HOUSTON—An estimated 5,000 spent rocket bodies and retired multinational spacecraft that circle the Earth—some with a mass of up to several tons—are part of a growing orbital debris population that poses a lingering collision threat to national security and civil space assets.
Among those assets are the International Space Station and the connectivity provided by commercial communications satellites.
The challenges to active removal include cost and international cooperation, according to a pair of experts who joined the Brookings Institution May 13 for a webinar on the topic, “Space junk—Addressing the orbital debris challenge.”
“For meaningful remediation we may need to remove most of them from the space environment,” Jer Chyi Liou, NASA’s chief scientist for orbital debris, said of the large objects. “It’s really cost prohibitive based on today’s economics. Many groups have proposed a concept on how to remove debris. However, until a very low-cost solution is identified, environmental remediation is not realistic.”
But even a promising cost-effective strategy raises a concern that the technology could also become a disguise by an adversary to destroy the orbital assets of another.
“Having policies that actually spell out how you do close rendezvous and proximity operations in a way that does not threaten others is really important,” said Victoria Samson, director of the Washington office of the Secure World Foundation.

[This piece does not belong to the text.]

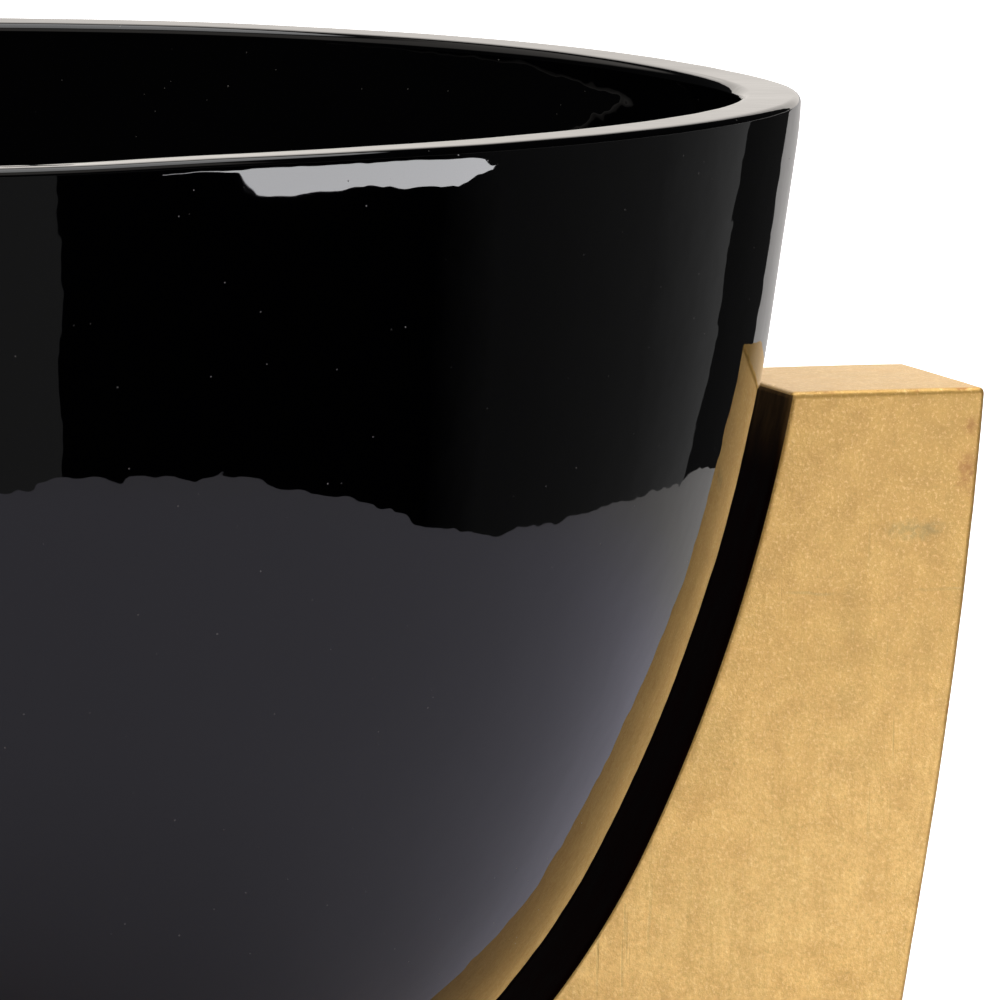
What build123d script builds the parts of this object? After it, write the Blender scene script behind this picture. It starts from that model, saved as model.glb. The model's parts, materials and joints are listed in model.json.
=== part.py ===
from build123d import *
import os
from math import acos, asin, cos, pi, radians, sin, sqrt, tan

# A deep black bowl that rests in a gilded three-legged stand.
# Millimetres, +Z up. The origin is on the bowl's axis, at the level of the table.
# Outlines are drawn in the radial plane: first the distance from the axis, then the height.

# ---- bowl ----
RIM_HEIGHT = 262.0  # table to the rim
RIM_RADIUS = 152.6  # outside of the wall in the rim's plane, before that edge is rounded
WALL = 10.8  # thickness of the wall
LIP_LEAN = 1.0  # degrees by which the wall leans in at the rim
WALL_TAPER = 7.5  # and by which it leans in below the lip
LIP_DEPTH = 9.0  # rim to where the wall becomes straight
STRAIGHT_DEPTH = 40.0  # rim to where the straight wall ends
SIDE_ARC_RADIUS = 304.0  # outside radius of the side below it
SIDE_ARC_END = 26.0  # degrees from vertical where the side meets the round bottom
OUTER_RIM_ROUND = 2.6
INNER_RIM_ROUND = 2.0

# ---- arms ----
ARM_ANGLES = {"front": 270.0, "right": 30.0, "left": 150.0}
ARM_THICKNESS = 40.5
ARM_TOP_DEPTH = 56.5  # rim down to the arm's flat top
ARM_REACH = 192.4  # axis to the outer top edge
ARM_OUTER_ARC = 1140.0  # radius of the gently bowed outer edge
ARM_TOP_SLOPE = 4.2  # degrees by which that edge leans in at the top
BOWL_GAP = 9.2  # bowl to the arm's inner edge
ARM_EDGE_ROUND = 1.0
FOOT_LENGTH = 64.0  # flat of the foot, measured towards the axis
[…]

Samson urged bilateral discussions as well as exchanges through the United Nations and its Committee on the Peaceful Uses of Outer Space as helpful venues. She also mentioned the DARPA-funded Consortium for Execution of Rendezvous and Servicing Operations.
“The space domain is really changing and evolving,” Samson said. “We are just figuring out the rules as we go along, and sometimes activities in orbit get ahead of some of the issues.”
Though it was not mentioned during the webinar, massive spent rocket bodies can pose an impact threat to populated regions of Earth as well as being a collision threat to valuable satellites.
On May 11, the core stage from a Chinese Long March 5B rocket—launched six days earlier with a test version of a future human spacecraft—made an uncontrolled re-entry into the Earth’s atmosphere. It was possibly responsible for the debris that landed on the Ivory Coast of Western Africa, according to a Twitter account of the incident provided by astronomer Jonathan McDowell of the Harvard-Smithsonian Center for Astrophysics.
Another bottom-line issue, said Liou and Samson, is who pays for the removal of the largest pieces of orbital debris and who is liable for damages?
China has increased its activities in space, a domain not owned by any one nation, on both the military and civilian fronts. If those activities are viewed as potential national security and economic threats, they also represent significant investments by the Chinese, Samson said. As such, China should have as much interest as the U.S. or Russia in acting responsibly.
Liou also stressed an equal need to address a surge in the small debris environment in low Earth orbit. It now consists of 23,000 objects 10 cm and larger, 500,000 objects 1 cm and larger, and 100 million objects 1 mm and larger. All are moving at velocities 10 times that of a bullet fired from a gun, enough for even the smallest to rupture a fuel tank, battery or another critical component on any of the 2,200 operational spacecraft now circling the Earth, he said.
Both presenters noted concern is on the rise as large constellations of small communications satellites like Elon Musk’s Starlink are launched. If the business case for a new small satellite venture fails to close—Samson mentioned OneWeb—who inherits responsibility for damage?
Each emphasized the need for regulatory bodies to reach agreement on an end-of-life orbital time constraint and the need to assure that the design, development and assembly of the small sats are of high reliability.
Each collision creates debris that then carries the threat of generating even more debris, Liou stressed. The concept known as the Kessler Syndrome was demonstrated as the result of a 2007 Chinese anti-satellite test and the collision between the retired Cosmos 2251 military satellite and the operational Iridium 33 communications satellite in 2009.
“There is no one silver bullet on how we fix the orbital debris problem. We will have to have a variety of approaches, mediation and mitigation. Both are incredibly important,” Samson said. “We need to recognize that the space domain is evolved over the past several years, and our governance needs to evolve with it.”